On Voice and Voices

Mon 2 October 2023 - Fri 6 October 2023
Tutors / Clare Pollard & Owen Sheers
Guest Reader / Sabrina Mahfouz
Course Fee / From £625 - £675 per person
Genre / Poetry
Language / English

Seamus Heaney once said that “finding a voice means that you can get your own feeling into your own words and that your words have the feel of you about them.” Over this week’s course of guided workshops and dedicated writing sessions, we will explore both the poetic ‘I’ and the poetic ‘other’, asking how we might write personal poetry in a voice that rings true, whilst also exploring the possibilities and potential of the voices of poetic characters, from dramatic monologue and the film-poem to verbatim-inspired work and verse-drama.

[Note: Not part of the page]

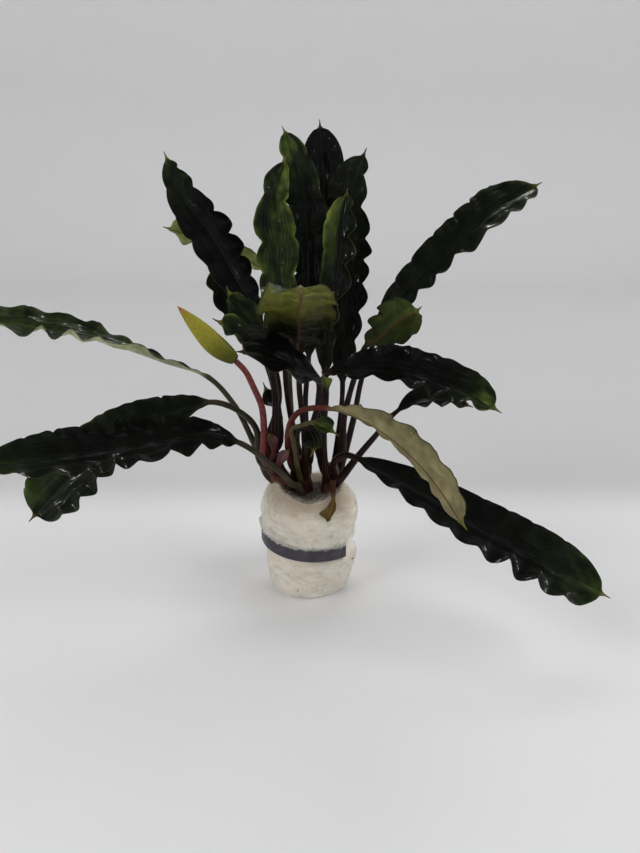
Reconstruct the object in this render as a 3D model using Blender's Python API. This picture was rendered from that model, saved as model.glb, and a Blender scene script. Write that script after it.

Expect one-to-one tutorials, group workshops, readings and lots of exercises drawing on confessional poetry, diction, dialect, idiolect and performance.

Tutors

Clare Pollard

Clare Pollard has published five collections of poetry with Bloodaxe, most recently Incarnation (2017) and a pamphlet, The Lives of the Female Poets (Bad Betty Press, 2019). Her poem ‘Pollen was nominated for the Forward Prize for Best Single Poem 2022. She has been involved in numerous translation projects, including translating Ovid’s Heroines (Bloodaxe, 2013) which she toured as a one-woman show. Clare has also written a play, The Weather (Faber, 2004)that premiered at the Royal Court Theatre and a non-fiction title, Fierce Bad Rabbits: The Tales Behind Children's Picture Books (Fig Tree, 2019). Her latest book is the novel Delphi (Fig Tree, 2022). 

Owen Sheers

Owen Sheers’ books of poetry include Skirrid Hill (Seren 2004), winner of a Somerset Maugham Award, and the verse drama Pink Mist (Faber, 2013), chosen as a Guardian top ten play of the year and winner of the Hay Festival Poetry Medal and Wales Book of the Year. His first novel Resistance (Faber, 2007)was translated into 15 languages and adapted into a film. His most recent novel, I Saw a Man (Faber, 2015) was shortlisted for the Prix Femina étranger. Owen’s BAFTA nominated film-poem The Green Hollow (Faber, 2016)won three BAFTA Cymru awards. To Provide All People (Faber, 2018)is his most recent film-poem, written to mark the 70th anniversary of the NHS. A former NYPL Cullman fellow, Writer-in-Residence at The Wordsworth Trust and Artist in Residence for the Welsh Rugby Union, Owen was the recipient of the 2016 St David’s Award for Culture and the 2018 Wilfred Owen Poetry Award. He is chair of Wales PEN Cymru and Professor in Creativity at Swansea University.  

Guest Reader

Sabrina Mahfouz

Sabrina Mahfouz is a British-Egyptian writer, performer and educator. She was raised in London and Cairo, and began her career in the civil service. Sabrina’s poetry collection, How You Might Know Me (OutSpoken Press, 2017) was named a Guardian Best Summer Read, and her edited anthology, The Things I Would Tell You: British Muslim Women Write, was voted a 2017 Guardian Book of the Year, and selected by Emma Watson for her feminist book club. Her anthology Smashing It: Working Class Artists on Life, Art and Making It Happen (The Westbourne Press) was published in October 2019. She also contributed an essay to the award-winning collection The Good Immigrant (Unbound, 2016), edited by Nikesh Shukla. Sabrina has run writing workshops in prisons, schools and charities for organisations including the Royal Court, the National Theatre and the World Economic Forum. She was elected as a Fellow of the Royal Society of Literature in 2018.